Coastal wetland monitoring using multi-frequency polarimetric SAR
Sang-Eun Park(1), Wooil M. MOON(2), Duk-jin KIM(3) and Eric POTTIER(1)
(1) University of Rennes 1, IETR, Bat 11D, 263 Avenue General Leclerc, 35042 RENNES, France
(2) University of Manitoba, Satellite Geophysics, Winnipeg MB R3T 2N2, Canada
(3) Seoul National University, Gwanak-gu, silrim-dong, Seoul 151-747, Korea
Coastal wetlands are highly productive and have dynamic and diverse ecosystems. Korea's well developed coastal wetlands including tidal flats occur along the west and south coasts.
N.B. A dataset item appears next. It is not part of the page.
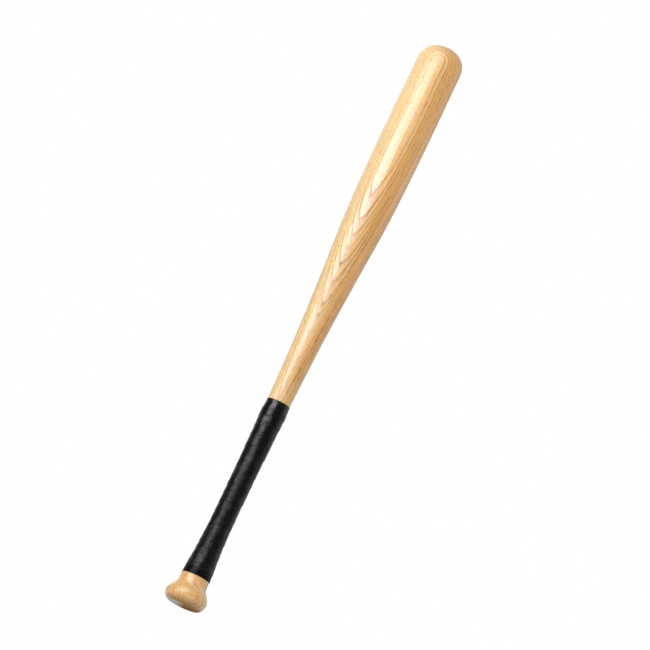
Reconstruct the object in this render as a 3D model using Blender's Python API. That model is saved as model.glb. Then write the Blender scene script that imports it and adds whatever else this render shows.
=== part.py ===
"""Wooden baseball bat: one turned billet, a wound grip tape and a band that finishes each end of it.

Metres, +Z up. The bat stands on its knob. The origin is the centre of the knob's flat end, and +Z
runs along the axis to the barrel.
"""

import math

import bmesh
import bpy
import numpy as np

# Whole bat, from the knob's flat end to the barrel's tip
BAT_LENGTH = 0.8380

# Knob, from its flat end upwards
KNOB_FACE_DIAMETER = 0.0360
KNOB_DIAMETER = 0.0574
KNOB_ROUND_LENGTH = 0.0135
KNOB_FLARE_LENGTH = 0.0198
KNOB_ROUNDNESS = 2.2

# Diameters of the handle, taper and barrel, from the knob's neck upwards
NECK_DIAMETER = 0.0396
PALM_DIAMETER = 0.0322
WAIST_DIAMETER = 0.0277
THROAT_DIAMETER = 0.0318
LOWER_TAPER_DIAMETER = 0.0372
MIDDLE_TAPER_DIAMETER = 0.0476
UPPER_TAPER_DIAMETER = 0.0583
SHOULDER_DIAMETER = 0.0629
BARREL_DIAMETER = 0.0638
CROWN_DIAMETER = 0.0632

# Lengths along the axis from each of those diameters to the next. They stretch together, so that they
# always fill what the knob and the rounded end leave of the bat's length
NECK_TO_PALM = 0.0387
PALM_TO_WAIST = 0.1000
WAIST_TO_THROAT = 0.1300
THROAT_TO_LOWER_TAPER = 0.0920
LOWER_TO_MIDDLE_TAPER = 0.0970
MIDDLE_TO_UPPER_TAPER = 0.0820
UPPER_TAPER_TO_SHOULDER = 0.0770
SHOULDER_TO_BARREL = 0.0900
BARREL_TO_CROWN = 0.0690

# Rounded end of the barrel
DOME_LENGTH = 0.0290
DOME_ROUNDNESS = 2.3

# Grip: a lower band, the wound tape and an upper band, one above the other
BARE_NECK_LENGTH = 0.0082
LOWER_BAND_WIDTH = 0.0105
TAPE_LENGTH = 0.2320
UPPER_BAND_WIDTH = 0.0140
BAND_THICKNESS = 0.0004
TAPE_EDGE_THICKNESS = 0.0007
TAPE_LAP_THICKNESS = 0.0011
LAP_PITCH = 0.0127
LAP_GAP = 0.0006
TAPE_TIP_WIDTH = 0.0015
SEAT_GAP = 0.0003

# Fineness of the turned and wound shapes
TURNED_SIDES = 48
KNOB_CURVE_STEPS = 8
DOME_STEPS = 10
PROFILE_STEP = 0.0150
LOOP_POINTS = 24
BAND_STEPS = 3
SHARP_ANGLE = math.radians(35)

WOOD_COLOUR = (0.79, 0.50, 0.23)
TAPE_COLOUR = (0.014, 0.014, 0.015)
BAND_COLOUR = (0.020, 0.021, 0.024)


def profile_stations():
    """Return (height, radius) along the billet, from the neck to the crown."""
    diameters_and_steps = (
        (PALM_DIAMETER, NECK_TO_PALM),
        (WAIST_DIAMETER, PALM_TO_WAIST),
        (THROAT_DIAMETER, WAIST_TO_THROAT),
        (LOWER_TAPER_DIAMETER, THROAT_TO_LOWER_TAPER),
        (MIDDLE_TAPER_DIAMETER, LOWER_TO_MIDDLE_TAPER),
        (UPPER_TAPER_DIAMETER, MIDDLE_TO_UPPER_TAPER),
        (SHOULDER_DIAMETER, UPPER_TAPER_TO_SHOULDER),
        (BARREL_DIAMETER, SHOULDER_TO_BARREL),
        (CROWN_DIAMETER, BARREL_TO_CROWN),
    )
    height = KNOB_ROUND_LENGTH + KNOB_FLARE_LENGTH
    room = BAT_LENGTH - DOME_LENGTH - height
    stretch = room / sum(step for diameter, step in diameters_and_steps)
    stations = [(height, NECK_DIAMETER / 2)]
    for diameter, step in diameters_and_steps:
        height += step * stretch
        stations.append((height, diameter / 2))
    return stations


def station_slopes(stations):
    """Return the profile's slope at each station: level at both ends and where the profile turns back."""
    slopes = [0.0]
    for below, here, above in zip(stations, stations[1:], stations[2:]):
        span_below = here[0] - below[0]
        span_above = above[0] - here[0]
        slope_below = (here[1] - below[1]) / span_below
        slope_above = (above[1] - here[1]) / span_above
        if slope_below * slope_above <= 0.0:
            slopes.append(0.0)
        else:
            slopes.append((slope_below * span_above + slope_above * span_below) / (span_below + span_above))
    slopes.append(0.0)
    return slopes


STATIONS = profile_stations()
SLOPES = station_slopes(STATIONS)
NECK_HEIGHT = STATIONS[0][0]
CROWN_HEIGHT = STATIONS[-1][0]


def body_radius(height):
    """Radius between the neck and the crown: a smooth curve through the stations."""
    index = 0
    while index < len(STATIONS) - 2 and height > STATIONS[index + 1][0]:
        index += 1
    low_height, low_radius = STATIONS[index]
    high_height, high_radius = STATIONS[index + 1]
    span = high_height - low_height
    t = (height - low_height) / span
    return (
        low_radius * (1 + 2 * t) * (1 - t) ** 2
        + SLOPES[index] * span * t * (1 - t) ** 2
        + high_radius * t * t * (3 - 2 * t)
        - SLOPES[index + 1] * span * t * t * (1 - t)
    )


def rounded_corner(roundness, steps):
    """Return (across, along) points of a quarter of a superellipse, from the side to the tip."""
    points = []
    for step in range(steps + 1):
        angle = math.pi / 2 * step / steps
        across = max(math.cos(angle), 0.0) ** (2 / roundness)
        along = math.sin(angle) ** (2 / roundness)
        points.append((across, along))
    return points


def billet_outline():
    """Return the turned outline as (radius, height), from the knob's flat end to the barrel's tip."""
    outline = []

    # Rounded edge from the flat end out to the knob's widest ring
    face_radius = KNOB_FACE_DIAMETER / 2
    overhang = KNOB_DIAMETER / 2 - face_radius
    for across, along in reversed(rounded_corner(KNOB_ROUNDNESS, KNOB_CURVE_STEPS)):
        outline.append((face_radius + overhang * across, KNOB_ROUND_LENGTH * (1 - along)))

    # Flare from the widest ring in to the neck, half a cosine wave
    middle = (KNOB_DIAMETER + NECK_DIAMETER) / 4
    swing = (KNOB_DIAMETER - NECK_DIAMETER) / 4
    for step in range(1, KNOB_CURVE_STEPS + 1):
        t = step / KNOB_CURVE_STEPS
        outline.append((middle + swing * math.cos(math.pi * t), KNOB_ROUND_LENGTH + KNOB_FLARE_LENGTH * t))

    # Handle, taper and barrel
    rings = math.ceil((CROWN_HEIGHT - NECK_HEIGHT) / PROFILE_STEP)
    for ring in range(1, rings):
        height = NECK_HEIGHT + (CROWN_HEIGHT - NECK_HEIGHT) * ring / rings
        outline.append((body_radius(height), height))

    # Domed end, closed on the axis
    for across, along in rounded_corner(DOME_ROUNDNESS, DOME_STEPS)[:-1]:
        outline.append((CROWN_DIAMETER / 2 * across, CROWN_HEIGHT + DOME_LENGTH * along))
    outline.append((0.0, CROWN_HEIGHT + DOME_LENGTH))
    return outline


def make_material(name, colour, roughness):
    """Return a plain Principled material."""
    material = bpy.data.materials.new(name)
    material.use_nodes = True
    shader = material.node_tree.nodes["Principled BSDF"]
    shader.inputs["Base Color"].default_value = (*colour, 1.0)
    shader.inputs["Roughness"].default_value = roughness
    shader.inputs["Metallic"].default_value = 0.0
    return material


def add_object(name, bm, material, parent, height):
    """Make a closed, smooth-shaded object from bm, whose points are counted from height on the axis."""
    bmesh.ops.recalc_face_normals(bm, faces=bm.faces)
    mesh = bpy.data.meshes.new(name)
    bm.to_mesh(mesh)
    bm.free()
    mesh.shade_smooth()
    mesh.set_sharp_from_angle(angle=SHARP_ANGLE)
    mesh.materials.append(material)
    thing = bpy.data.objects.new(name, mesh)
    bpy.context.scene.collection.objects.link(thing)
    thing.parent = parent
    thing.location = (0.0, 0.0, height)
    return thing


def spin_outline(bm, outline, closed):
    """Turn (radius, height) points round the Z axis. A closed outline makes a ring, an open one a solid."""
    corners = [bm.verts.new((radius, 0.0, height)) for radius, height in outline]
    edges = [bm.edges.new(pair) for pair in zip(corners, corners[1:])]
    if closed:
        edges.append(bm.edges.new((corners[-1], corners[0])))
    bmesh.ops.spin(
        bm,
        geom=corners + edges,
        cent=(0.0, 0.0, 0.0),
        axis=(0.0, 0.0, 1.0),
        angle=2 * math.pi,
        steps=TURNED_SIDES,
        use_merge=True,
    )
    bmesh.ops.remove_doubles(bm, verts=bm.verts, dist=1e-6)


def make_billet(material, parent):
    """The whole wooden bat, turned from one billet: knob, handle, taper and barrel."""
    bm = bmesh.new()
    spin_outline(bm, billet_outline(), closed=False)
    rim = [edge for edge in bm.edges if edge.is_boundary]
    bmesh.ops.contextual_create(bm, geom=rim)
    return add_object("billet", bm, material, parent, 0.0)


def make_band(name, base, width, material, parent):
    """A flat band of thin tape round the handle, its lower edge at the height base."""
    heights = [width * step / BAND_STEPS for step in range(BAND_STEPS + 1)]
    inner = [(body_radius(base + height) + SEAT_GAP, height) for height in heights]
    outer = [(radius + BAND_THICKNESS, height) for radius, height in reversed(inner)]
    bm = bmesh.new()
    spin_outline(bm, inner + outer, closed=True)
    return add_object(name, bm, material, parent, base)


def tape_sections(base, length):
    """Return the tape's cross-sections along its winding, each of four points counted from base.

    The tape climbs one pitch a turn, and each lap is thickest at its lower edge, where it lies over
    the lap below. Both tips are cut to a taper, so that the winding starts and ends level.
    """
    first_turn = (TAPE_TIP_WIDTH + LAP_GAP) / LAP_PITCH
    last_turn = (length + LAP_PITCH - TAPE_TIP_WIDTH) / LAP_PITCH
    count = round((last_turn - first_turn) * LOOP_POINTS)
    chord = math.cos(math.pi / LOOP_POINTS)
    sections = []
    for number in range(count + 1):
        turn = first_turn + number / LOOP_POINTS
        angle = 2 * math.pi * turn
        low = max(0.0, (turn - 1) * LAP_PITCH)
        high = min(length, turn * LAP_PITCH - LAP_GAP)
        low_radius = (body_radius(base + low) + SEAT_GAP) / chord
        high_radius = (body_radius(base + high) + SEAT_GAP) / chord
        corners = (
            (low_radius, low),
            (low_radius + TAPE_LAP_THICKNESS, low),
            (high_radius + TAPE_EDGE_THICKNESS, high),
            (high_radius, high),
        )
        section = [(radius * math.cos(angle), radius * math.sin(angle), height) for radius, height in corners]
        sections.append(section)
    return sections


def least_gap(sections):
    """Return the least distance between points of the tape that lie more than half a turn apart."""
    points = np.array(sections)
    nearest = math.inf
    for number in range(len(points) - LOOP_POINTS // 2):
        later = points[number + LOOP_POINTS // 2:].reshape(-1, 3)
        for corner in points[number]:
            nearest = min(nearest, float(np.linalg.norm(later - corner, axis=1).min()))
    return nearest


def make_tape(base, length, material, parent):
    """The grip tape, one unbroken strip wound up the handle."""
    sections = tape_sections(base, length)
    turns = (len(sections) - 1) / LOOP_POINTS
    print("grip tape: %.1f turns, least gap to itself %.2f mm" % (turns, least_gap(sections) * 1000))
    bm = bmesh.new()
    rings = [[bm.verts.new(point) for point in section] for section in sections]
    loops = [[bm.edges.new((ring[side - 1], ring[side])) for side in range(len(ring))] for ring in rings]
    for lower, upper in zip(loops, loops[1:]):
        bmesh.ops.bridge_loops(bm, edges=lower + upper)
    bmesh.ops.contextual_create(bm, geom=loops[0])
    bmesh.ops.contextual_create(bm, geom=loops[-1])
    return add_object("grip_tape", bm, material, parent, base)


def main():
    for old in list(bpy.data.objects):
        bpy.data.objects.remove(old, do_unlink=True)

    wood = make_material("lacquered_ash", WOOD_COLOUR, 0.28)
    tape = make_material("black_grip_tape", TAPE_COLOUR, 0.50)
    band = make_material("black_finishing_tape", BAND_COLOUR, 0.35)

    axis = bpy.data.objects.new("bat_axis", None)
    bpy.context.scene.collection.objects.link(axis)

    lower_band_base = NECK_HEIGHT + BARE_NECK_LENGTH
    tape_base = lower_band_base + LOWER_BAND_WIDTH + SEAT_GAP
    upper_band_base = tape_base + TAPE_LENGTH + SEAT_GAP

    make_billet(wood, axis)
    make_band("lower_band", lower_band_base, LOWER_BAND_WIDTH, band, axis)
    make_tape(tape_base, TAPE_LENGTH, tape, axis)
    make_band("upper_band", upper_band_base, UPPER_BAND_WIDTH, band, axis)


main()
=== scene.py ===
"""Looks of the wooden baseball bat: lacquered ash with its grain, a wound black grip tape and its two bands.

Metres, +Z up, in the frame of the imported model: the bat stands on its knob with its axis on Z.
"""

import math

import bmesh
import bpy
import numpy as np
from mathutils import Matrix, Quaternion, Vector, noise

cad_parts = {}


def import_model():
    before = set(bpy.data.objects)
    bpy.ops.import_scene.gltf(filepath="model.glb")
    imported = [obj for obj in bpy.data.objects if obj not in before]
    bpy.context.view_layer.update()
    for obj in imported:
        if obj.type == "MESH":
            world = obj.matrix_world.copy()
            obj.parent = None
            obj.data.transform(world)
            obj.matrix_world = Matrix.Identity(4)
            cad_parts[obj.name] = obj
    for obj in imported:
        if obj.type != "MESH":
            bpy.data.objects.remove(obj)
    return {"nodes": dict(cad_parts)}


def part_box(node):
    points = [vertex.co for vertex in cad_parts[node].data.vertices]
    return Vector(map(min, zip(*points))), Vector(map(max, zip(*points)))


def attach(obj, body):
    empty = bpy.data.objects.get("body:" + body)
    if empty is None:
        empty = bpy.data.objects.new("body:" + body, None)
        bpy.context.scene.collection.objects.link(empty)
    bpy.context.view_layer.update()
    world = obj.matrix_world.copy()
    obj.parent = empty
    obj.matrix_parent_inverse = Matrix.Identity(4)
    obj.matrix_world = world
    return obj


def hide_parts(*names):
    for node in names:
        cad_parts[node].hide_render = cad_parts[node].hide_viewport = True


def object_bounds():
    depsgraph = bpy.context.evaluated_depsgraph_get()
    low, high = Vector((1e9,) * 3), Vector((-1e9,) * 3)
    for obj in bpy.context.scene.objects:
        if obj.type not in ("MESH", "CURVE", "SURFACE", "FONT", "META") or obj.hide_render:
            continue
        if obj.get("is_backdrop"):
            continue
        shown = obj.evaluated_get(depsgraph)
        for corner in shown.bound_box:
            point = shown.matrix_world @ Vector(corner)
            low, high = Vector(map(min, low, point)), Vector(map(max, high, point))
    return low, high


# Camera: it looks up the bat from below the knob's level, and the barrel leans right in the picture
CAMERA_PLACE = (0.0, -5.839, -0.903)
CAMERA_AIM = (0.0110, 0.0, 0.4215)
CAMERA_ROLL = math.radians(25.44)
CAMERA_LENS = 250.0
CAMERA_SENSOR = 36.0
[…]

Despite the importance of the tidal flats and associated coastal habitats, theses areas are at risk due to high development pressure, such as reclamation and marine pollution. In addition, coastal wetlands are highly vulnerable to climate changes. Microwave remote sensing using synthetic aperture radar (SAR) system has great potential for quantitative monitoring and mapping of coastal wetlands. There are now fully polarimetric space-borne SAR systems in three frequencies, X-, C-, and L-bands available for us to use, which will be an extremely valuable research tools for monitoring wetlands. In this study, multi-frequency polarimetric air-borne and space-borne SAR measurements have been used to extract information on the surface characteristics in and around the Suncheon Bay in the southern coast and Kyunggi Bay in the western coast of the Korean peninsular. The L- and P-band NASA/JPL AIRSAR and L-band ALOS PALSAR data sets have been acquired over study areas at Quad- and Dual-Pol modes. SAR polarimetry with polarimetric decomposition technique allows discrimination of different types of scattering mechanisms. This study aims to demonstrate its capacity for the assessment of natural habitats especially coastal wetlands. Particularly, multi-frequency polarimetric target characterization methods are presented in this study for extracting information on features of vegetation in coastal wetlands. In addition, polarimetric forward/inverse scattering models have been developed for quantitative estimation of geophysical parameters such as soil moisture and surface roughness. Roughness inversion algorithms proposed in this paper are useful to estimate the biogenic and physical roughness structures of intertidal flats in coastal wetlands. Recent changes in costal wetlands will be continually monitored using C-band RADARSAT-2 and X-band TerraSAR-X as well as the PALSAR data sets.